Thursday, February 11, 2010

Thursday Jambalaya

Ingredients: Eli 8.6, Dick Vitale, the rectus abdominis, Mike Dornbrook, Uniquekeys, Arc, The Dickferno Part 2: Satan's Revenge, an excellent interview, and the return of Lenny Dykstra.

Since Eli 8.6 is now a huge sports fan, I get to see a few things through his eyes instead of mine.
--"Dad, look! That guy is holding up a "D" sign and a fence sign. It's Defense! That's genius!"
--The PRO Bowl? All the best football players in one game? We have GOT to watch that."
--upon seeing Dick Vitale for the first time: "That guy is really creepy."

Yes. Yes, he is.
I found out this week that I have a strain in my rectus abdominis muscle, and no, that's not my ass--it's my stomach. It's a long muscle that goes all the way from above your groin to below your pectorals, and I'm 100% sure it's from unicycling.

It hurts.

I'm still riding, of course, but I'm wearing one of those ridiculous ab-reducer waist dealies to compress the muscle and keep it warm. Every time I think I've hit the top of the ridiculous meter, I take it up a notch.
Jonathan Arnold let me know that the fellow who created the New Zork Times--Mike Dornbrook--was hired out of MIT by Infocom for their marketing department, and later wound up at Harmonix.
Scott Zimmerman let me know that Ubisoft changed their FAQ last week. "Uniquekeys" has now become "unique keys," and that was a very odd mistake to make at first (if it actually was a mistake).
Julian Dasgupta sent me a link to an article about Natal titled Analysts see Project Natal adding billions to Microsoft's revenue. LOL--okay. Even better, here's a quote:
Internally, Microsoft views Natal’s introduction as significantly extending the lifecycle of Xbox 360 to 10 years (until 2015), which is double the average for consoles," they write. "If this is the case this could have significantly positive ramifications for the longer-term margins of [Microsoft's Entertainment & Devices] group.
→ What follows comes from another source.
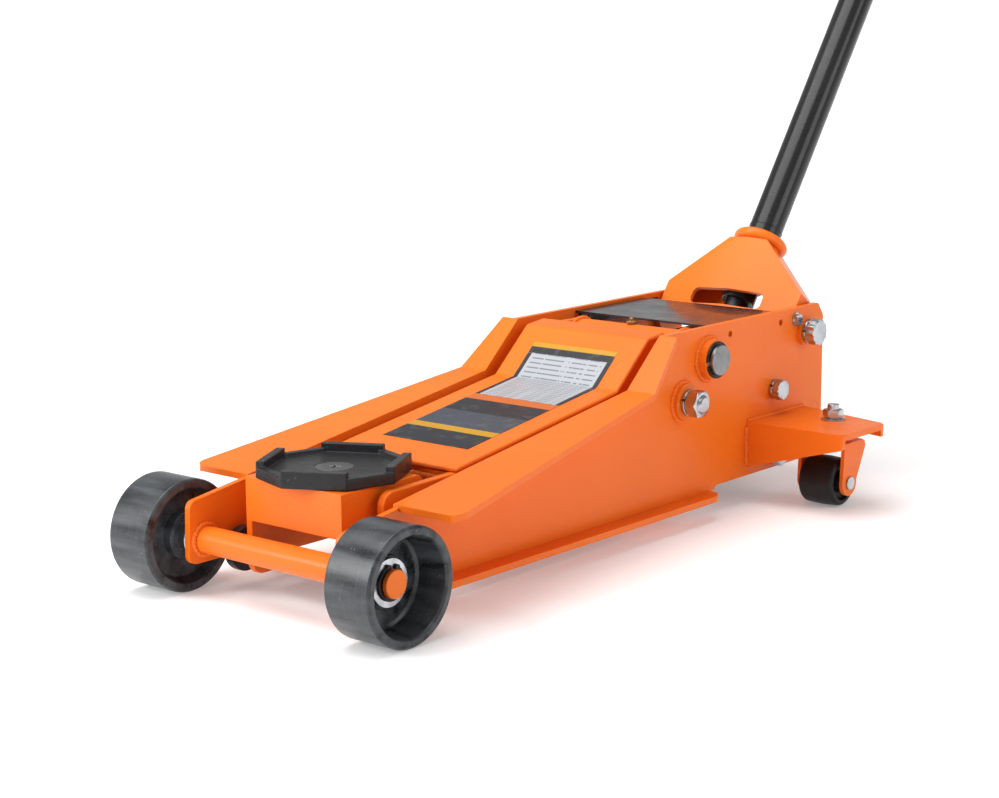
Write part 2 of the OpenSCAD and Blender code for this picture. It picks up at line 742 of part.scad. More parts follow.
// Valve spindle whose cup holds the ball on the handle's end, so that twisting the handle turns it
module release_valve() {
    color(black) centred() on_handle() difference() {
        union() {
            translate([0, 0, -stem_len]) cylinder(h = stem_len - 4, d = stem_d);
            intersection() {
                sphere(r = cup_r);
                translate([-20, -20, -40]) cube([40, 40, 39]);
            }
        }
        sphere(r = ball_r + 0.3);
    }
}

cover_sheet_t = 2;
cover_y0 = shaft_y + 20;
cover_y1 = handle_y - 36;
cover_top_z = frame_top_z - 3;
cover_hole_z = frame_top_z - 12;
cover_hole_d = 6.6;
cover_holes = [shaft_y + 37.8, shaft_y + 128.8, handle_y - 17.5];
module pump_cover() {
    side_x = inner_x - 0.2;
    color(black) centred() union() {
        translate([-side_x, cover_y0, cover_top_z - cover_sheet_t])
            cube([2 * side_x, cover_y1 - cover_y0, cover_sheet_t]);
        both_sides() difference() {
            translate([side_x - 1.6, cover_y0 + 6, cover_hole_z - 7])
                cube([1.6, handle_y - 18 - cover_y0, cover_top_z - cover_hole_z + 5]);
            for (y = cover_holes) bar_x(side_x - 3, side_x + 1, y, cover_hole_z, cover_hole_d);
        }
    }
}

// Pan head screws through the plates into the cover's rear ears
module cover_screws() {
    color(zinc) centred() both_sides() {
        bar_x(inner_x - 1.8, outer_x + 1.5, cover_holes[2], cover_hole_z, cover_hole_d - 0.6);
        ring_x(outer_x + 0.1, outer_x + 1.5, cover_holes[2], cover_hole_z, 14, cover_hole_d - 0.4);
        difference() {
            bar_x(outer_x + 1.5, outer_x + 5.5, cover_holes[2], cover_hole_z, 11);
            for (a = [20, 110]) translate([outer_x + 3.5, cover_holes[2], cover_hole_z])
                rotate([a, 0, 0]) translate([0, -3, -0.6]) cube([3, 6, 1.2]);
        }
    }
}

// ---- Handle ----

module socket_half() {
    slope = atan2(socket_z2 - socket_z1, socket_x - apex_x);
    wall_y = -edge_n;
    // front plate, from the ridge to the side
    intersection() {
        linear_extrude(socket_z2) polygon([[0, -ridge_n], [socket_x, wall_y], [socket_x, wall_y + socket_t],
            [0, -ridge_n + socket_t]]);
        along_y(-ridge_n - 1, 0) difference() {
            polygon([[0, socket_z0], [socket_x, socket_z0], [socket_x, socket_z1], [apex_x, socket_z2],
                [0, socket_z2]]);
            polygon(rounded([[-9, 8], [44.5, 8], [44.5, 27], [-9, 27]], [0, 7, 7, 0]));
        }
    }
    // sloping side wall
    along_y(wall_y + 1, wall_back) polygon([[socket_x, socket_z1], [apex_x, socket_z2],
        [apex_x - socket_t * sin(slope), socket_z2 - socket_t * cos(slope)],
        [socket_x - socket_t, socket_z1 - socket_t * tan(slope / 2)], [socket_x, socket_z1 - 2]]);
    // rear plate, beside the handle
    along_y(wall_back - socket_t, wall_back) polygon([[handle_d / 2 + 1.5, 14], [socket_x, 14],
        [socket_x, socket_z1], [apex_x, socket_z2], [handle_d / 2 + 1.5, socket_z2 - 4]]);
}

// Folded plate whose left cheek carries the pin of the roller that drives the plunger
module handle_socket() {
    pusher = pusher_r * [cos(handle_tilt), -sin(handle_tilt)];
    color(orange) centred() on_handle() difference() {
        union() {
            both_sides() {
                socket_half();
                along_x(socket_x - socket_t, socket_x) union() {
                    circle(r = edge_n + 1);
                    translate([-edge_n, 0]) square([edge_n + wall_back, socket_z1]);
                }
            }
            bar_x(-socket_x + 1, plunger_x + 13, pusher.x, pusher.y, pusher_pin_d);
            along_x(-socket_x, -socket_x + socket_t) union() {
                translate(pusher) circle(r = pusher_pin_d / 2 + 4);
                rotate(-handle_tilt) translate([0, -pusher_pin_d / 2 - 4])
                    square([pusher_r, pusher_pin_d + 8]);
            }
        }
        bar_x(-inner_x, inner_x, 0, 0, pivot_bolt_d + 2 * run_gap);
        translate([0, 0, sleeve_z0 - 1]) cylinder(h = socket_z2, d = sleeve_d + 2 * seat_gap);
    }
}

// Tube welded inside the folded plate, with a thick rolled lip at its top
module socket_sleeve() {
    bore = handle_d + 2 * run_gap;
    lip_r = (collar_d - bore) / 4;
    color(orange) centred() on_handle() difference() {
        union() {
            translate([0, 0, sleeve_z0]) cylinder(h = collar_z1 - lip_r - sleeve_z0, d = sleeve_d);
            translate([0, 0, collar_z1 - lip_r]) rotate_extrude() translate([collar_d / 2 - lip_r, 0])
                circle(r = lip_r, $fn = 32);
        }
        translate([0, 0, sleeve_z0 - 1]) cylinder(h = collar_z1 - sleeve_z0 + 2, d = bore);
    }
}

module pusher_roller() {
    color(steel) centred() ring_x(plunger_x - 11, plunger_x + 11, pusher_y, pusher_z, pusher_d,
        pusher_pin_d + 2 * run_gap);
}

pivot_head_x0 = outer_x + bolt_boss_t + 4;
pivot_head_t = 11;
module handle_pivot_bolts() {
    color(zinc) centred() both_sides() {
        bar_x(socket_x - socket_t - 2, pivot_head_x0, handle_y, handle_z, pivot_bolt_d);
        hex_x(pivot_head_x0, pivot_head_x0 + pivot_head_t, handle_y, handle_z, pivot_bolt_d * 1.5);
        ring_x(socket_x + face_gap, inner_x - 0.1, handle_y, handle_z, pivot_bolt_d + 8,
            pivot_bolt_d + 2 * seat_gap);
    }
}

module tube(z0, z1, d, bore) {
    translate([0, 0, z0]) difference() {
        cylinder(h = z1 - z0, d = d);
        translate([0, 0, -1]) cylinder(h = z1 - z0 + 2, d = bore);
    }
}

handle_bore = handle_d - 2 * handle_wall;
module handle_lower_tube() {
    color(black) centred() on_handle() tube(handle_z0, handle_joint, handle_d, handle_bore);
}

module handle_upper_tube() {
    spigot_d = handle_bore - 0.2;
    color(black) centred() on_handle() union() {
        tube(handle_joint + 0.1, handle_len - 6, handle_d, handle_bore);
        tube(handle_joint - 60, handle_joint + 10, spigot_d, handle_bore - 6);
    }
}

module handle_grip() {
    grip_len = 140;
    color(black) centred() on_handle() difference() {
        translate([0, 0, handle_len - grip_len]) cylinder(h = grip_len, r = grip_r);
        translate([0, 0, handle_len - grip_len - 1]) cylinder(h = grip_len - 4.9, d = handle_d + 0.1);
    }
}

// Plug in the tube's lower end, with the ball that turns the release valve
module handle_drive() {
    color(black) centred() on_handle() union() {
        sphere(r = ball_r);
        cylinder(h = 16, d = 10);
        translate([0, 0, 14]) cylinder(h = handle_z0 - 14, d = 25);
        translate([0, 0, handle_z0 - 0.1]) cylinder(h = 30, d = handle_bore - 0.1);
    }
}

// ---- Casters ----

module caster_bracket() {
    rear_y = bracket_y0 + 106;
    tip_y = bracket_y0 + 78;
    difference() {
        union() {
            translate([0, 0, bracket_z - bracket_t]) linear_extrude(bracket_t) polygon(rounded(
                [[outer_x, bracket_y0], [bracket_x1, bracket_y0], [bracket_x1, tip_y], [outer_x, rear_y]],
                [0, 10, 8, 0]));
            along_y(bracket_y0, bracket_y0 + bracket_t) polygon(rounded([[outer_x, frame_low_z + 9],
                [bracket_x1 - 1, bracket_z - 15], [bracket_x1 - 1, bracket_z - 1],
                [outer_x, bracket_z - 1]], [2, 5, 0, 0]));
            intersection() {
                linear_extrude(bracket_z) polygon([[outer_x, rear_y], [bracket_x1 - 1, tip_y],
                    [bracket_x1 - 1, tip_y - 5], [outer_x, rear_y - 5]]);
                translate([outer_x, bracket_y0, bracket_z - 13])
                    cube([bracket_x1 - 1 - outer_x, 110, 12]);
            }
        }
        translate([caster_x, caster_y, bracket_z - bracket_t - 1])
            cylinder(h = bracket_t + 2, d = king_d + 2 * seat_gap);
    }
}

module right_caster_bracket() {
    color(orange) centred() caster_bracket();
}

module left_caster_bracket() {
    color(orange) centred() mirror([1, 0, 0]) caster_bracket();
}

module at_caster() {
    translate([caster_x, caster_y, 0]) children();
}

king_top_z = bracket_z + 16;
module caster_kingpins() {
    head_z = fork_top_z - fork_t - 4.4;
    color(zinc) centred() both_sides() at_caster() {
        translate([0, 0, head_z]) cylinder(h = king_top_z - head_z, d = king_d);
        translate([0, 0, head_z]) cylinder(h = 4, d = king_d + 9, $fn = 6);
    }
}

module caster_nuts() {
    color(zinc) centred() both_sides() at_caster() difference() {
        union() {
            translate([0, 0, bracket_z]) cylinder(h = 2.5, d = king_d * 2.1);
            translate([0, 0, bracket_z + 2.4]) cylinder(h = 8.5, d = king_d * 1.5 / cos(30), $fn = 6);
        }
        translate([0, 0, bracket_z - 1]) cylinder(h = 14, d = king_d + 2 * seat_gap);
    }
}

// Upper races and the balls under them
race_d = 42;
ball_ring_r = 15;
module caster_bearings() {
    race_z = bracket_z - bracket_t - race_h;
    color(zinc) centred() both_sides() at_caster() {
        difference() {
            translate([0, 0, race_z]) cylinder(h = race_h, d = race_d);
            translate([0, 0, race_z - 1]) cylinder(h = race_h + 2, d = king_d + 2 * seat_gap);
        }
        for (a = [0:30:359]) rotate(a) translate([ball_ring_r, 0, race_z - ball_d / 2])
            sphere(d = ball_d - 0.1, $fn = 24);
    }
}

axle_z2 = caster_d / 2;
module caster_fork() {
    leg_y = -caster_trail;
    plate_z = fork_top_z - fork_t;
    difference() {
        union() {
            both_sides() along_x(fork_x1 - fork_t, fork_x1) union() {
                translate([leg_y, axle_z2]) circle(r = leg_r);
                polygon(rounded([[-20, fork_top_z], [23, fork_top_z], [leg_y + leg_r, axle_z2 + 2],
                    [leg_y - leg_r, axle_z2 + 2]], [3, 6, 0, 0]));
            }
            translate([-fork_x1 + 1, -16, plate_z]) cube([2 * fork_x1 - 2, 32, fork_t]);
            translate([0, 0, plate_z]) cylinder(h = fork_t + race_h - 0.35, d = race_d - 4);
        }
        translate([0, 0, plate_z - 1]) cylinder(h = 12, d = king_d + 2 * run_gap);
        bar_x(-fork_x1 - 1, fork_x1 + 1, leg_y, axle_z2, caster_axle_d + 2 * seat_gap);
    }
}

module caster_wheel() {
    half = caster_w / 2;
    r = caster_d / 2;
    bore_r = caster_axle_d / 2 + run_gap;
    translate([0, -caster_trail, r]) rotate([0, 90, 0]) rotate_extrude() polygon(concat(
        [[bore_r, -half - 2], [11, -half - 2], [11, -half + 5], [r - 7, -half + 5]],
        rounded([[r - 6.5, -half], [r - 1, -half], [r, 0], [r - 1, half], [r - 6.5, half]], [0, 4, 60, 4, 0]),
        [[r - 7, half - 5], [11, half - 5], [11, half + 2], [bore_r, half + 2]]));
}

module caster_axle() {
    bar_x(-fork_x1, fork_x1, -caster_trail, axle_z2, caster_axle_d);
    both_sides() bar_x(fork_x1, fork_x1 + 2, -caster_trail, axle_z2, caster_axle_d + 3.5);
}

module right_caster_fork() {
    color(orange) centred() at_caster() caster_fork();
}

module left_caster_fork() {
    color(orange) centred() mirror([1, 0, 0]) at_caster() caster_fork();
}

module right_caster_wheel() {
    color(black) centred() at_caster() caster_wheel();
}

module left_caster_wheel() {
    color(black) centred() mirror([1, 0, 0]) at_caster() caster_wheel();
}

module right_caster_axle() {
    color(zinc) centred() at_caster() caster_axle();
}

module left_caster_axle() {
    color(zinc) centred() mirror([1, 0, 0]) at_caster() caster_axle();
}

left_side_plate();
right_side_plate();
frame_cross_members();
front_axle();
lift_arm_shaft();
snap_rings();
left_front_roller();
right_front_roller();
roller_washers();
left_arm_cheek();
right_arm_cheek();
arm_cover();
arm_cross_web();
arm_hub();
arm_bushes();
grease_nipple();
arm_label();
crank_roller();
yoke();
yoke_pins();
yoke_pin_rings();
yoke_spacers();
saddle();
saddle_screw();
left_radius_rod();
right_radius_rod();
rod_studs();
rod_nuts();
spring_washers();
pump_block();
gland_nut();
ram();
ram_head();
return_springs();
pump_bolts();
reservoir();
pump_plunger();
plunger_spring();
release_valve();
pump_cover();
cover_screws();
handle_socket();
socket_sleeve();
pusher_roller();
handle_pivot_bolts();
handle_lower_tube();
handle_upper_tube();
handle_grip();
handle_drive();
left_caster_bracket();
right_caster_bracket();
caster_kingpins();
caster_nuts();
caster_bearings();
left_caster_fork();
right_caster_fork();
left_caster_wheel();
right_caster_wheel();
left_caster_axle();
right_caster_axle();
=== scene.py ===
import json
import math

import bmesh
import bpy
from mathutils import Matrix, Vector


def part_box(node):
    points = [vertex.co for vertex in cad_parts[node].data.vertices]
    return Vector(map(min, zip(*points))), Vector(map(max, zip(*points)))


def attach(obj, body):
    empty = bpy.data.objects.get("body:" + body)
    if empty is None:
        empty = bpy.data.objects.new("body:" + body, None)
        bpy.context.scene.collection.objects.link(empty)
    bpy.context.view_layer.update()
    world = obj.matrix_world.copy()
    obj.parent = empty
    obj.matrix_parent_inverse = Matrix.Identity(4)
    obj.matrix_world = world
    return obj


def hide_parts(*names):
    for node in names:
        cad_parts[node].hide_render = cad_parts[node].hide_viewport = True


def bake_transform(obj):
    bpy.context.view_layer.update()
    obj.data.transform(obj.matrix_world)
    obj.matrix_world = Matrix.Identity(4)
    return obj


print("loading the frame")
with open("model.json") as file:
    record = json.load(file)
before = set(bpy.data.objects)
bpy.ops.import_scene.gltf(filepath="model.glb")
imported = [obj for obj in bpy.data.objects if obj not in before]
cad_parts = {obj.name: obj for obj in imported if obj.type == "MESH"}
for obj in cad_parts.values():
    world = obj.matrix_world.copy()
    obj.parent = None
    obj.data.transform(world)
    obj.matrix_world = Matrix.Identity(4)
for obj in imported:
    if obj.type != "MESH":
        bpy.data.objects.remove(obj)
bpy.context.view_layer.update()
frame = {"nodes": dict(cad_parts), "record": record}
nodes = frame["nodes"]
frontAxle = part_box("front_axle")
axleY = (frontAxle[0].y + frontAxle[1].y) / 2


def place(x, y, z):
    # millimetres back from the front axle and up from the floor, as a point in the frame
    return Vector((x / 1000, y / 1000 + axleY, z / 1000))


pivots = {  # where the jack turns, in the same millimetres
    "axle": (0, 50),
    "shaft": (494, 158.4),
    "rodStud": (452, 122.4),
    "handle": (668, 164),
    "pumpBolts": ((611.5, 43), (611.5, 111)),
    "caster": (155.5, 625),
}
handleTilt = math.radians(54)
outerX = 93
innerX = 87


def onHandle(x, y, z):
    # a point laid out along the handle: z up the tube, -y towards the jack's front
    turn = handleTilt - math.pi / 2
    homeY, homeZ = pivots["handle"]
    return place(
        x,
        homeY + y * math.cos(turn) - z * math.sin(turn),
        homeZ + y * math.sin(turn) + z * math.cos(turn),
    )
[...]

Yes, and if my grandmother had balls, she'd be my grandfather. Again, let me stress that just because the tech is more advanced, that doesn't mean consumers are going to like it more--it's not the same thing. And if the 360 is around until 2015, I will personally die of boredom.
Rob sent me a great e-mail yesterday:
Just wondering if you are aware of the fact that the end boss of Dante's Inferno, Satan himself, has been faithfully rendered down to his dickferno....that's right, the devs saw fit to render Stan's dick and balls in 3D AND have applied ragdoll physics to it.

There is nothing more awkward than having your wife walk in and seeing giant close up renderings (due to the camera swinging around wildly) of Satan's wedding tackle jiggling about on the screen and have her ask "WTF are you doing?"

Wedding tackle--a highly underused phrase.
I saw an excellent interview over at GameShark: Behind the Games: Might And Magic: Clash of Heroes. I think I just created a colon explosion. This is the kind of interview that stands out from the saturation of previews and reviews that seem to dominate most websites.

Finally, our old friend Lenny Dykstra is back. Incredibly, he has a new investment service and says he hasn't made a losing trade in over two years, even though he filed for bankruptcy less than a year ago with assets of less than fifty thousand dollars. Um, okay.